Rovers' defeat to Plymouth Argyle in the EFL Trophy on Tuesday was the latest cause for concern. Soft goals were shipped, with Ben Waine and Ryan Hardie both capitalising on flimsy defending that cost the Gas a chance to chase a Wembley final.

He says the Gas are a more appealing proposition for prospective signings now they have 37 points on the board and sit eighth in the third tier and he believes they need to capitalise on the market opening up for them.

"I look at them now and the goals they conceded (against Plymouth) are really soft," the manager said. "We got pushed around and nudged about, so it starts to ask questions for me about motive because I guarantee you if you were in the street and you had your wallet and somebody came and started pushing you and nudging you in the back and you are 6ft 4ins like Bobby Thomas is or you are 6ft 3ins like James Connolly is, they wouldn’t be pushing you for very long.

"I do put that at the door of being young and naïve, but also I haven’t got time to waste while you learn. We’ve given you enough opportunity.

"There are a lot of players out there going ‘OK, I’ll come and play for Bristol Rovers, you’ve got a chance of being promoted’ that were not interested in coming and signing for us in the summer because League Two sides trying to establish in League One were not really for them.

"Now we are a League One trying to get into the Championship, all of a sudden agents are on the phone and there is a different market available to us. That might not be there in the summer and as unfortunate as it is, you have to move quick.

Joey Barton believes Bristol Rovers have conceded too many soft goals this season. (Robbie Stephenson/JMP)

"If we were trying to stay in the division, we might be able to persist with a few of these mistakes because we are going to stay up with what we’ve done, barring something insane happening.

"But that’s not the goal anymore, the goal now because we’ve got a chance of it is ‘Let’s go get in that play-off picture’. I think it is possible and a very quick way to do that is by getting rid of the people that aren’t doing it and bringing in people that can do it.

"At worst, we’re bringing in another defender and he can only be as bad as what we’ve got. They concede a goal a game."

Rovers' defence is among the most inexperienced at the level, with the regular starting back three of Bobby Thomas, James Connolly and Lewis Gibson all aged 23 or younger. James Gibbons, 24, is the oldest defender in the squad.
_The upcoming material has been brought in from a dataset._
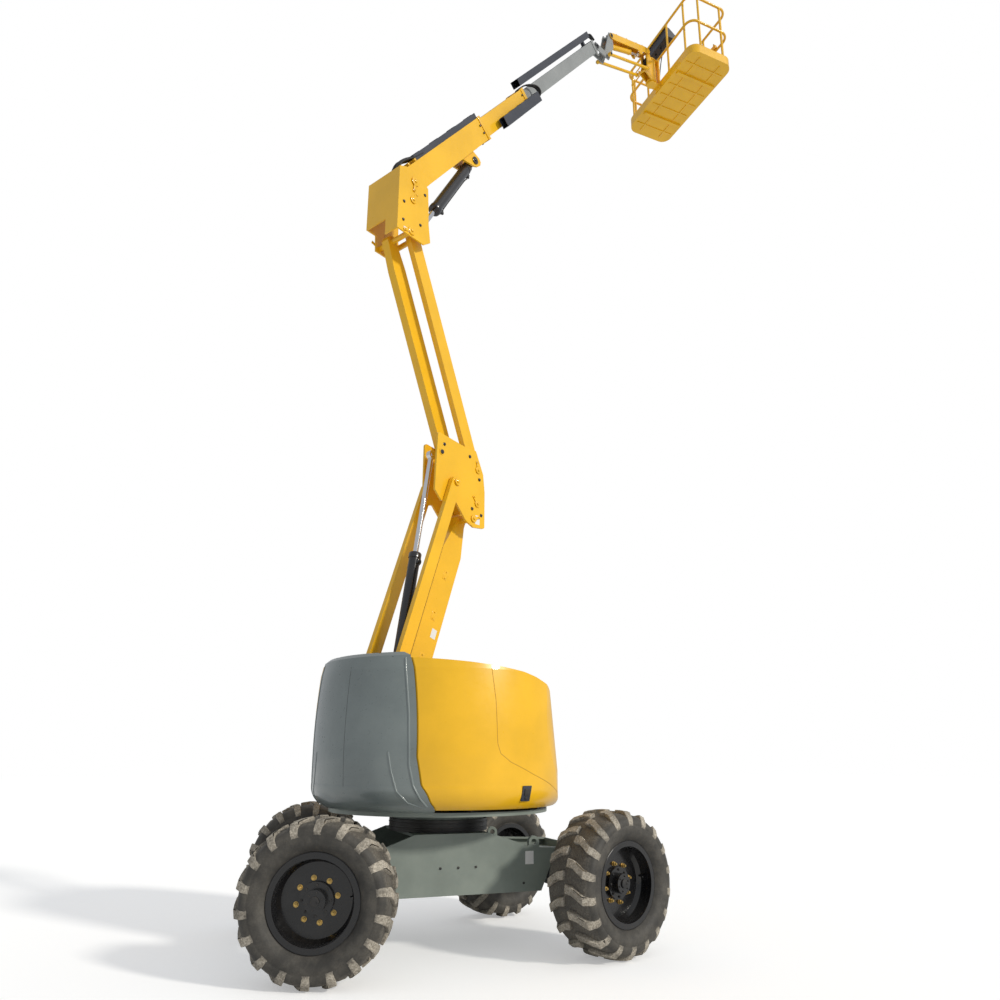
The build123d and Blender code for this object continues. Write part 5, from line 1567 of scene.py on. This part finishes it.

All have impressed at different moments of the campaign so far, but the raw numbers cannot be ignored and Barton's comments at Thursday's press conference ahead of the trip to Accrington Stanley echoed the firm message he sent to goalkeeper James Belshaw via the media last month.

Barton has liked the idea of having younger, more athletic players at the back, and it served him well in League Two last season with 20-year-olds Connor Taylor and Connolly forming an excellent partnership in the heart of the back four in the second half of the campaign.

But with the second half of the season full of opportunities for Rovers, he is prepared to make tough decisions with no account for any sentiment.

The manager implied the two-and-a-half weeks before the closure of the transfer window could be a defining period for some of his players.

"I am not putting it at any individual’s door," he said. It’s a team sport and it’s a collective, so you haven’t cared enough about your position to get the people around you on the same page.

"The goal Ryan Hardie scores against us is just a communication error. Nobody has shouted that there is a runner going through there, so people are blind through people’s mistakes or lack of alertness or competent skills for the job.

"People are costing us and if I allow that to continue, it will ultimately cost me, it will cost the football club, so in that case, I would rather nip it in the bud now while we can.

"The lads have had ample opportunity to show me how they can defend and they’ve got another 20-odd days until the window closes. I am here to get the club into the Championship and we’ve got an outside squeak of it this year.

"I might have to light a fire under a couple of the young defenders in our team currently because at this moment in time they can’t do the job I am requiring them to do, which is keep the ball out of our goal, keep danger out of our box and make sure when we go out on a Saturday that if we score one goal, that should be enough to win the game."